Over the last two decades, the multifarious Will Holland has produced a substantial 18 albums under various monikers and styles. The producer best known as Quantic has been a bandleader crafting jazz albums, an electronic music beatmaker, a discoverer of brilliant Colombian singers, a bossa nova guy, as well as one-half the production duo that gifted the world and that canonical iPod commercial with "My Swing Is Tropical" in 2007. As you should be able to guess, he plays instruments ranging from the accordion to the electric guitar, and as a DJ he's revered for cavernous crates that have soundtracked spellbinding moments everywhere from Brooklyn nightclubs to cumbia-only Boiler Rooms and Cuba's first major music festival Growing up in the mid 80s in the small riverside town of Bewdley in the sprawling county of Yorkshire in the UK, Holland would trek as a teen to larger cities nearby like Birmingham to hit record stores and soak in the bustling music scene, gazing upon the rows of the many hotly tipped sleeves on the wall. It was a noble step up from his first time holding an actual record as young boy, one he was able to pick up after collecting 12 tokens from the side of a box of Corn Flakes. (If you were wondering, that record was none other than "Come on Eileen.")
As Holland grew past finding music in cereal—and an early affinity for American groups like Fugazi—his early passion for zine-making as a 15-year-old led him into the wormhole of electronic music promos, soaking up pivotal drum and bass from Metalheadz, and later, the sultry trip-hop from the likes of Portishead as he was starting to produce beats on his own. In 2001, Quantic debuted as a producer with his album The Fifth Exotic, a masterclass in smoky, succulent downtempo that could soundtrack a mushroom trip just as well as an all-night study session.

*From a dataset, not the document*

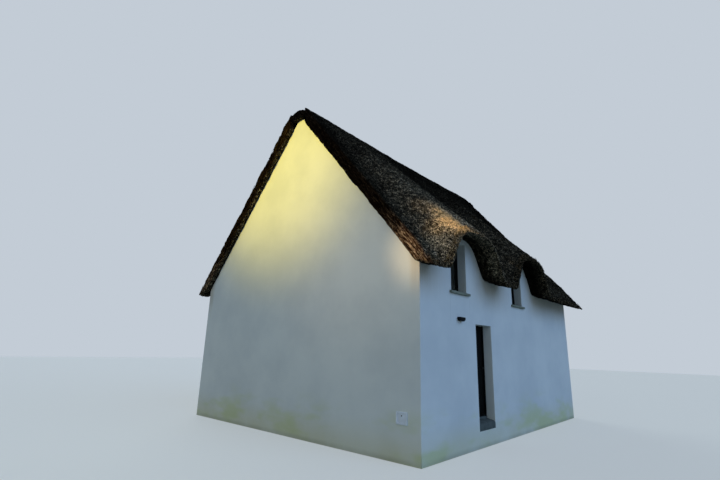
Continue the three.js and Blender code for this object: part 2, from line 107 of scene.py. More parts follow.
def linear(hex_colour):
    """An sRGB hex colour as the linear colour that a shader takes."""
    channels = [int(hex_colour[i:i + 2], 16) / 255 for i in (1, 3, 5)]
    return [c / 12.92 if c <= 0.04045 else ((c + 0.055) / 1.055) ** 2.4 for c in channels] + [1.0]


SMOOTH = {"interpolation_type": "SMOOTHSTEP"}
MULTIPLY = {"operation": "MULTIPLY"}
COLOURS = {"data_type": "RGBA"}


def add_node(tree, kind, inputs=(), out=0, **settings):
    """Adds a shader node and returns one output, or all of them where out is None. Inputs go to the
    node's sockets in order or by name, and are values or the outputs that feed them."""
    node = tree.nodes.new("ShaderNode" + kind)
    for name, value in settings.items():
        setattr(node, name, value)
    sockets = [socket for socket in node.inputs if socket.enabled]
    pairs = inputs.items() if isinstance(inputs, dict) else enumerate(inputs)
    for key, value in pairs:
        socket = node.inputs[key] if isinstance(key, str) else sockets[key]
        if isinstance(value, bpy.types.NodeSocket):
            tree.links.new(value, socket)
        else:
            socket.default_value = value
    outputs = [socket for socket in node.outputs if socket.enabled]
    if out is None:
        return outputs
    return node.outputs[out] if isinstance(out, str) else outputs[out]


def new_material(name, **values):
    """A material with its Principled shader. Values are that shader's own sockets."""
    material = bpy.data.materials.new(name)
    material.use_nodes = True
    shader = material.node_tree.nodes["Principled BSDF"]
    for socket, value in values.items():
        shader.inputs[socket.replace("_", " ")].default_value = value
    return material, material.node_tree, shader


def clumps(tree, place, size, detail=3.0, roughness=0.55):
    """Soft clumps of a real size in metres. Three sizes draw them out along the axes."""
    sizes = size if isinstance(size, tuple) else (size, size, size)
    scaled = add_node(tree, "Mapping", {"Vector": place, "Scale": [1 / length for length in sizes]})
    ports = {"Vector": scaled, "Scale": 1.0, "Detail": detail, "Roughness": roughness}
    return add_node(tree, "TexNoise", ports)


# A reed is 5 mm thick and its end stands 15 mm proud: both are drawn over twice as coarse, so
# that single ends show
REED_END = (0.012, 0.012, 0.032)
REED_STREAK = (0.024, 0.011, 0.24)
REED_BUNDLE = 0.05
REED_HANDFUL = 0.085
REED_PATCH = 0.6
REED_SWAY = 0.05
SWAY_SIZE = 0.09
REED_PROUD = 0.02
# The dark bed between the reeds, the reeds and the pale ends that stand out of them
WEATHERED_REED = ("#070605", "#3E372A", "#E0CCAA")
CUT_REED = ("#0A0604", "#4A3224", "#CCAE8A")
# A patch on the near crown's flank is drawn pale gold: sun-bleached reed with painted sunlight in it
BLEACHED_AND_SUNLIT_REED = "#E6C088"
BLEACHED_SUNLIT_PLACE = (-3.5, -3.95, 4.65)
BLEACHED_SUNLIT_REACH = (0.4, 0.8, 0.8)
BLEACHING_AND_SUNLIGHT = 0.7
MOSS = "#3C4020"
# How much of the bed is covered by reeds on the back slope, drawn evenly without the front's
# painted light and shade, and how much the brow of the lip is brightened as a painted highlight
BACK_SHARE = 0.75
BROW_HIGHLIGHT = 0.3


def weathered_reed():
    """Weathered water reed, laid with its ends outwards: a dark matt bed with pale ends caught in
    it. At the front the lip and the near end are drawn brightest and the reed darker towards the
    ridge, as painted light and shade. The verges are cut along the stalks, so they show
    reddish streaks."""
    material, tree, shader = new_material("weathered_water_reed", Roughness=0.93, Specular_IOR_Level=0.0)
    place = add_node(tree, "TexCoord", out="Object")
    x, y, z = add_node(tree, "SeparateXYZ", [place], out=None)
    out = add_node(tree, "Math", [y], operation="ABSOLUTE")
    folded = add_node(tree, "CombineXYZ", [x, out, z])
    turn = {"Vector": folded, "Angle": PITCH - math.pi / 2}
    slope = add_node(tree, "VectorRotate", turn, rotation_type="X_AXIS")
    sway = add_node(tree, "TexNoise", {"Vector": place, "Scale": 1 / SWAY_SIZE, "Detail": 1.0}, out="Color")
    swayed = add_node(tree, "VectorMath", [sway, [REED_SWAY] * 3, slope], operation="MULTIPLY_ADD")
    cut, soffit, brow_highlight = [add_node(tree, "Attribute", out="Fac", attribute_name=name)
                         for name in ("cut_face", "soffit", "brow_highlight")]
    ends = clumps(tree, swayed, REED_END, 2.0, 0.6)
    streaks = clumps(tree, slope, REED_STREAK, 3.0, 0.65)
    patches = clumps(tree, place, REED_PATCH, 4.0, 0.6)
    handfuls = clumps(tree, swayed, REED_HANDFUL, 2.0, 0.6)
    bundles = add_node(tree, "TexVoronoi", {"Vector": swayed, "Scale": 1 / REED_BUNDLE}, out="Color")
    tone = add_node(tree, "SeparateColor", [bundles])
    grain = add_node(tree, "Mix", [cut, ends, streaks])
    ports = {"Vector": place, "Location": BLEACHED_SUNLIT_PLACE, "Scale": BLEACHED_SUNLIT_REACH}
    about = add_node(tree, "Mapping", ports, vector_type="TEXTURE")
    apart = add_node(tree, "VectorMath", [about], operation="LENGTH")

    # At the front the reed's share is painted light and shade: highest at the lip towards the near end,
    # lower up the slope, beside the near verge, past the first arch and at the far end
    spans = [(out, 1.2, 3.6, 0.2, 0.75), (out, 3.4, 4.25), (x, -2.1, -1.0, 2.5, 0.85),
             (x, -4.45, -3.7, 0.3, 1.0), (x, -2.1, -1.0, 1.0, 0.36), (x, 2.8, 3.9, 1.0, 0.55),
             (y, -0.6, 1.2), (patches, 0.3, 0.7, 0.6, 1.3), (handfuls, 0.36, 0.64, 0.3, 1.7),
             (z, 3.9, 4.9, 1.55, 0.08), (soffit, 0.0, 1.0, 1.0, 0.12)]
    (up_slope, near_lip, lip, near_end, past_first_arch, far_end, at_back, patchy, mottled, cut_share,
     painted_soffit_shade) = [add_node(tree, "MapRange", span, **SMOOTH) for span in spans]
    share_with_painted_light = add_node(tree, "Mix", [near_lip, up_slope, lip])
    for factor in (near_end, past_first_arch, far_end):
        share_with_painted_light = add_node(tree, "Math", [share_with_painted_light, factor], **MULTIPLY)
    share_with_painted_light = add_node(tree, "Mix", [at_back, share_with_painted_light, BACK_SHARE])
    for factor in (patchy, mottled):
        share_with_painted_light = add_node(tree, "Math", [share_with_painted_light, factor], **MULTIPLY)
    # The brow of the lip is brightened as a painted highlight
    painted_brow_highlight = add_node(tree, "Math", [brow_highlight, BROW_HIGHLIGHT], **MULTIPLY)
    share_with_painted_light = add_node(tree, "Mix", [painted_brow_highlight, share_with_painted_light, 1.0])
    share_with_painted_light = add_node(tree, "Mix", [cut, share_with_painted_light, cut_share])
    # Deep in the soffit the reed is darkened as painted shade
    share_with_painted_light = add_node(tree, "Math", [share_with_painted_light, painted_soffit_shade], **MULTIPLY)

    spans = [(apart, 0.3, 1.0, 1.0, 0.0), (patches, 0.52, 0.7), (z, 6.8, 8.3, 0.15, 0.8),
             (grain, 0.42, 0.60), (grain, 0.53, 0.64), (tone, 0.0, 0.8, 0.3, 1.0), (grain, 0.42, 0.56)]
    bleached_and_sunlit, mossy, mossy_height, stalks, tips, toned, bleached_sunlit_tips = [
        add_node(tree, "MapRange", span, **SMOOTH) for span in spans]
    bed, stalk, tip = [add_node(tree, "Mix", [cut, linear(weathered), linear(fresh)], **COLOURS)
                       for weathered, fresh in zip(WEATHERED_REED, CUT_REED)]
    # The patch's pale gold tips are bleached reed and painted sunlight
    tip = add_node(tree, "Mix", [bleached_and_sunlit, tip, linear(BLEACHED_AND_SUNLIT_REED)], **COLOURS)
    moss = add_node(tree, "Math", [mossy, mossy_height], **MULTIPLY)
    stalk = add_node(tree, "Mix", [moss, stalk, linear(MOSS)], **COLOURS)
    stalks = add_node(tree, "Math", [stalks, share_with_painted_light], **MULTIPLY)
    colour = add_node(tree, "Mix", [stalks, bed, stalk], **COLOURS)
    tips = add_node(tree, "Math", [tips, toned], **MULTIPLY)
    bleached_and_sunlit = add_node(tree, "Math", [bleached_and_sunlit, BLEACHING_AND_SUNLIGHT], **MULTIPLY)
    tips = add_node(tree, "Mix", [bleached_and_sunlit, tips, bleached_sunlit_tips])
    tips = add_node(tree, "Math", [tips, share_with_painted_light], **MULTIPLY)
    colour = add_node(tree, "Mix", [tips, colour, tip], **COLOURS)
    tree.links.new(colour, shader.inputs["Base Color"])
    bump = add_node(tree, "Bump", {"Height": grain, "Distance": REED_PROUD, "Strength": 0.9})
    tree.links.new(bump, shader.inputs["Normal"])
    return material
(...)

During a seven year stint living in Cali, Colombia in the mid 2000s—a country Holland described to me as a "musical mecca"—we've gotten to know Quantic the far-sighted bandleader and collaborator—one who's discovered talented vocalists and musicians everywhere from dusty small towns to bustling Latin cities. Just dive into his beat-riddled, horn-fueled album Magnetica,
recorded around 2014 when he was living in and around Colombia's pacific region. It was there he met a teacher and folk singer named Nidia Góngora, who together with Holland just released a new album of sunny, danceable Latin rhythms this May called Curao on the UK's Tru Thoughts Recordings.